→ **Written request**: Every line from the one with "The build123d and" to the one with "return strands[0]", including those two, is to be copied exactly; all other lines of the entries below are left out.

→ **Dataset entries**:
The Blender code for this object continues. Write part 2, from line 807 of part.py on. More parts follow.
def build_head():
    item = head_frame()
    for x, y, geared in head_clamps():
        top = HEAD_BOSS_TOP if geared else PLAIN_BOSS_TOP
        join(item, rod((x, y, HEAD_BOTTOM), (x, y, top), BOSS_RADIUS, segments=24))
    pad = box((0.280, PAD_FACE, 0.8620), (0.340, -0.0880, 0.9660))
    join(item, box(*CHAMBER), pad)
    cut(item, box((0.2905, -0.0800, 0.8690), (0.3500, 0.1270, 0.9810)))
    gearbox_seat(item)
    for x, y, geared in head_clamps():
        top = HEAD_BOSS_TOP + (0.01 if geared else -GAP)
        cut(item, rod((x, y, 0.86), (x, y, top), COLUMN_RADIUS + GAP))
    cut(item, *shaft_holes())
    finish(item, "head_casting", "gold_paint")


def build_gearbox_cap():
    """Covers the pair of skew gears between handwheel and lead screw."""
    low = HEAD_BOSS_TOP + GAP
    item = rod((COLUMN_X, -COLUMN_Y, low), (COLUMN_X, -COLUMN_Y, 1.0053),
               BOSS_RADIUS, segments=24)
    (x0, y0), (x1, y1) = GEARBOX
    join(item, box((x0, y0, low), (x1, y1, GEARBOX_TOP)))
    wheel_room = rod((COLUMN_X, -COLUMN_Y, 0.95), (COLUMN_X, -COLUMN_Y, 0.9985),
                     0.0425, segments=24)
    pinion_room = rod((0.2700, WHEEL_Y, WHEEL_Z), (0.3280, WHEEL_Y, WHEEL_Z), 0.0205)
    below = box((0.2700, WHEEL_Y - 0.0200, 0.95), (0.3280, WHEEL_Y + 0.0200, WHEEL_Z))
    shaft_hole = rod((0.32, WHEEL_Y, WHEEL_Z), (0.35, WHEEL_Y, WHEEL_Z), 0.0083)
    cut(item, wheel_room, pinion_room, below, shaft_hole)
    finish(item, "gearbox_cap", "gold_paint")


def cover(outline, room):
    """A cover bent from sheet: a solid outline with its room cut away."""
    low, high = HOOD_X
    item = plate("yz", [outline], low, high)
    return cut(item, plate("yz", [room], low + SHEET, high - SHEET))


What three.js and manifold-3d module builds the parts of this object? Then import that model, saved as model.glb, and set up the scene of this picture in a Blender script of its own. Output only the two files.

* * *

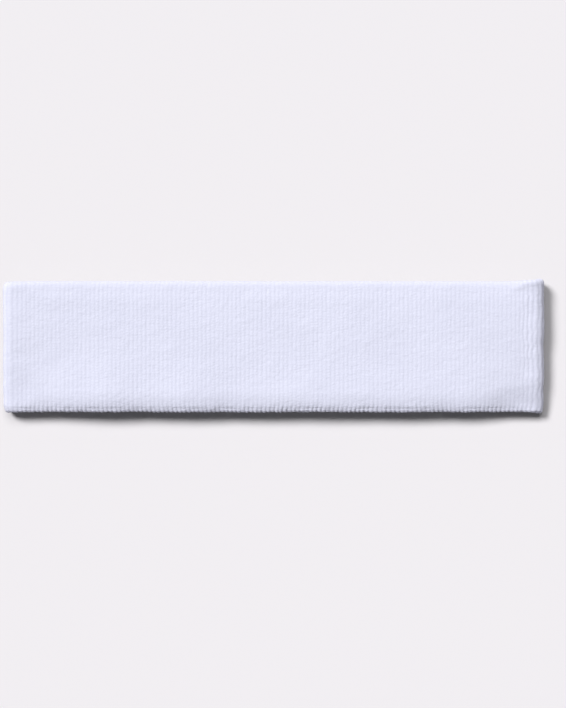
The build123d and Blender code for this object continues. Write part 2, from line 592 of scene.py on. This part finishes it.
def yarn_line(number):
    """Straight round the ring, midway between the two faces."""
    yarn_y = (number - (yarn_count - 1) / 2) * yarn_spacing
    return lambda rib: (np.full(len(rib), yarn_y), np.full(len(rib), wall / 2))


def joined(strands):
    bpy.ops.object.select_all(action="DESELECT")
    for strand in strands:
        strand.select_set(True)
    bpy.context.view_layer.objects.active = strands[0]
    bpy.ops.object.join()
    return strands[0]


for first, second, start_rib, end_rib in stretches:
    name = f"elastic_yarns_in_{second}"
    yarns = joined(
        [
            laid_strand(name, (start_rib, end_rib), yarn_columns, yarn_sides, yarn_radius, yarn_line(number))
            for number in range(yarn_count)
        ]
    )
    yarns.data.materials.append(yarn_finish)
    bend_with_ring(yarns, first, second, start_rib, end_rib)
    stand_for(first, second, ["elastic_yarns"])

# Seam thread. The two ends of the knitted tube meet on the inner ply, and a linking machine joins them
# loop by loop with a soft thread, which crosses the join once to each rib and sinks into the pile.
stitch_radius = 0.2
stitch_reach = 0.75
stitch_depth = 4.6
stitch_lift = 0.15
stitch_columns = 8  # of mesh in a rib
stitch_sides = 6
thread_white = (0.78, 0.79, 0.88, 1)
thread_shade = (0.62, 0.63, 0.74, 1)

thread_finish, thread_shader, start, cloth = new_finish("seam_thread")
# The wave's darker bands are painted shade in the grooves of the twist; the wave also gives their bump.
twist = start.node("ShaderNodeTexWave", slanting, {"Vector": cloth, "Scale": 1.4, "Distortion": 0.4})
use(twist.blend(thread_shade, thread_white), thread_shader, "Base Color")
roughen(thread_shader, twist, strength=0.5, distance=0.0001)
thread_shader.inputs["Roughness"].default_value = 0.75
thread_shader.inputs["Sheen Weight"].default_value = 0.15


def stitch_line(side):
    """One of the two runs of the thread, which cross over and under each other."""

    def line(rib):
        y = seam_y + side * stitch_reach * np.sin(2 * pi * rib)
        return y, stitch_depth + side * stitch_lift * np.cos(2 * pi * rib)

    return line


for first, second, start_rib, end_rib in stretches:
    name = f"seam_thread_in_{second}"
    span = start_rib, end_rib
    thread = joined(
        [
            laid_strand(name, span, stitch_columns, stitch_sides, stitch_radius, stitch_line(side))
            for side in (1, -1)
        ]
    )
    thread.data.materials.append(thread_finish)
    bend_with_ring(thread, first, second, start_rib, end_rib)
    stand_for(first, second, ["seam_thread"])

--

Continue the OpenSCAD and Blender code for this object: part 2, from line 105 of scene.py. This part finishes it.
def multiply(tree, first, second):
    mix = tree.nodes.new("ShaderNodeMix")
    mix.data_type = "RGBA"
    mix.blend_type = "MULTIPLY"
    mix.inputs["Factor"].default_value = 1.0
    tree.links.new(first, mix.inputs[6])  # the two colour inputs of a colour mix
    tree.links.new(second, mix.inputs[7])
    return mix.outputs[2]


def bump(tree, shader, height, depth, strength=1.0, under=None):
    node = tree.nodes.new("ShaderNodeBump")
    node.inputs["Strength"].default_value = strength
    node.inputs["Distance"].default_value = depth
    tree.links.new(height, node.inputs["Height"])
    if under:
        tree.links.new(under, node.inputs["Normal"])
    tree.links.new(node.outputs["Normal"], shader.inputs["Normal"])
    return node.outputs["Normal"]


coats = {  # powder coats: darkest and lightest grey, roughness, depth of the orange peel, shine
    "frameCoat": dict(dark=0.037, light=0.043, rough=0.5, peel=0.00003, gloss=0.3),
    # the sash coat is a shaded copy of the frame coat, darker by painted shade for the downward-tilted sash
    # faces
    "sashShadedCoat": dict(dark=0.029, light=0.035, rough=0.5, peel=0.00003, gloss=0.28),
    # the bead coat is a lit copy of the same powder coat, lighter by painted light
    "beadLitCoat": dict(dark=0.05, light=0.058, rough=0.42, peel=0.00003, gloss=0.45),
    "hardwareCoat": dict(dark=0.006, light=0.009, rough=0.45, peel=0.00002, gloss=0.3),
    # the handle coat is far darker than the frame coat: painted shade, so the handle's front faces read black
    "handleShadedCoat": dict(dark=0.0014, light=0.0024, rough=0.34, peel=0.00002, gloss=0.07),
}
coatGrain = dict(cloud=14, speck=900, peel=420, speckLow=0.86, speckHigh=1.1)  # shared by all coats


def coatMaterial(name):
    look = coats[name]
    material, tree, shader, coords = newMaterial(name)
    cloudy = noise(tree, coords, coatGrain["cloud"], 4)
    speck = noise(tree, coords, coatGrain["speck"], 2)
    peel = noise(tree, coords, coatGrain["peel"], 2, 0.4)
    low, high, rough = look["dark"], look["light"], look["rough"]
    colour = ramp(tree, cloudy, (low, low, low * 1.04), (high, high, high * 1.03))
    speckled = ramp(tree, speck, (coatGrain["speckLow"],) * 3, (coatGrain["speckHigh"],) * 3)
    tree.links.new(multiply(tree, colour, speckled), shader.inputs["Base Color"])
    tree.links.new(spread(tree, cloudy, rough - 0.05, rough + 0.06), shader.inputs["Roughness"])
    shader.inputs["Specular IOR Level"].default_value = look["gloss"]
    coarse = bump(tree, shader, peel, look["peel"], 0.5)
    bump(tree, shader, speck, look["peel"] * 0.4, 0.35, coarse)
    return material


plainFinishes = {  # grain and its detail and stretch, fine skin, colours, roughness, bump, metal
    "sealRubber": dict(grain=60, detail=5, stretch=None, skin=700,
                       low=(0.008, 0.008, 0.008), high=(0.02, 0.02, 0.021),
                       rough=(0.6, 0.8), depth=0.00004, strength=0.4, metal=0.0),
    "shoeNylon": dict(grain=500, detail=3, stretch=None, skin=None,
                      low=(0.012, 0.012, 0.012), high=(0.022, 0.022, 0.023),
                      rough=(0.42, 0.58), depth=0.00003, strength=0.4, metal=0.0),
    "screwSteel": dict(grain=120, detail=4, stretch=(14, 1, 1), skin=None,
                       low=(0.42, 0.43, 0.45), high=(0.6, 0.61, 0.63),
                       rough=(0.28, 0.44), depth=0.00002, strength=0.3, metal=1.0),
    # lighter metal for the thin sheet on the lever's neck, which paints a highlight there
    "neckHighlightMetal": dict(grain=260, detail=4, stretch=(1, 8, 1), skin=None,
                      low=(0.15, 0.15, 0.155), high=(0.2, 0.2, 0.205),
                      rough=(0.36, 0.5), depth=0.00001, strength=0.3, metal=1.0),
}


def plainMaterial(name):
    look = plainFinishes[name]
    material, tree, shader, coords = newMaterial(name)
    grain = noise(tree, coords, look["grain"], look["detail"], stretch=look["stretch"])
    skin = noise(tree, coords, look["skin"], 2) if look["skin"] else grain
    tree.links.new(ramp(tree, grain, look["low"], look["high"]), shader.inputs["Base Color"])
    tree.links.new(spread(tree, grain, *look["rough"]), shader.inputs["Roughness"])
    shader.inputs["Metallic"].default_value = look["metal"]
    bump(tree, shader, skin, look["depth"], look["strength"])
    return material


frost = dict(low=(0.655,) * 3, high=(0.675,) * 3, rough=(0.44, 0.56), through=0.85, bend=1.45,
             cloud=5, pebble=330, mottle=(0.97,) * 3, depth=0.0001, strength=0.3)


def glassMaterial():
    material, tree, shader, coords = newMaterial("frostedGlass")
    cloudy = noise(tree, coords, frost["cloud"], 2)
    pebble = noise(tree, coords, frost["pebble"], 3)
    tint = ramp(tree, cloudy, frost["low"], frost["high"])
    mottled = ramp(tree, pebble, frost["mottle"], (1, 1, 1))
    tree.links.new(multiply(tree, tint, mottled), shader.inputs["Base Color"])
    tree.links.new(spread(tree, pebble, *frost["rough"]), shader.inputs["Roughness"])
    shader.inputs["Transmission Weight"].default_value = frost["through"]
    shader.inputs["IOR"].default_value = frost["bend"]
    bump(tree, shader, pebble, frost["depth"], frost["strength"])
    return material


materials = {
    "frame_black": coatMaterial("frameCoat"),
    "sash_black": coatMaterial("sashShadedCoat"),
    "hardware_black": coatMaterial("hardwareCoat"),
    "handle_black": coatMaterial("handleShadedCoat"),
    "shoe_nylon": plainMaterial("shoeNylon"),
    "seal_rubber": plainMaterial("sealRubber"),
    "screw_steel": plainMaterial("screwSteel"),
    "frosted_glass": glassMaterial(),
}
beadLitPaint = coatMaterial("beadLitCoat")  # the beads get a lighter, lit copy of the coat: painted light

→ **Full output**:
The build123d and Blender code for this object continues. Write part 2, from line 592 of scene.py on. This part finishes it.
def yarn_line(number):
    """Straight round the ring, midway between the two faces."""
    yarn_y = (number - (yarn_count - 1) / 2) * yarn_spacing
    return lambda rib: (np.full(len(rib), yarn_y), np.full(len(rib), wall / 2))


def joined(strands):
    bpy.ops.object.select_all(action="DESELECT")
    for strand in strands:
        strand.select_set(True)
    bpy.context.view_layer.objects.active = strands[0]
    bpy.ops.object.join()
    return strands[0]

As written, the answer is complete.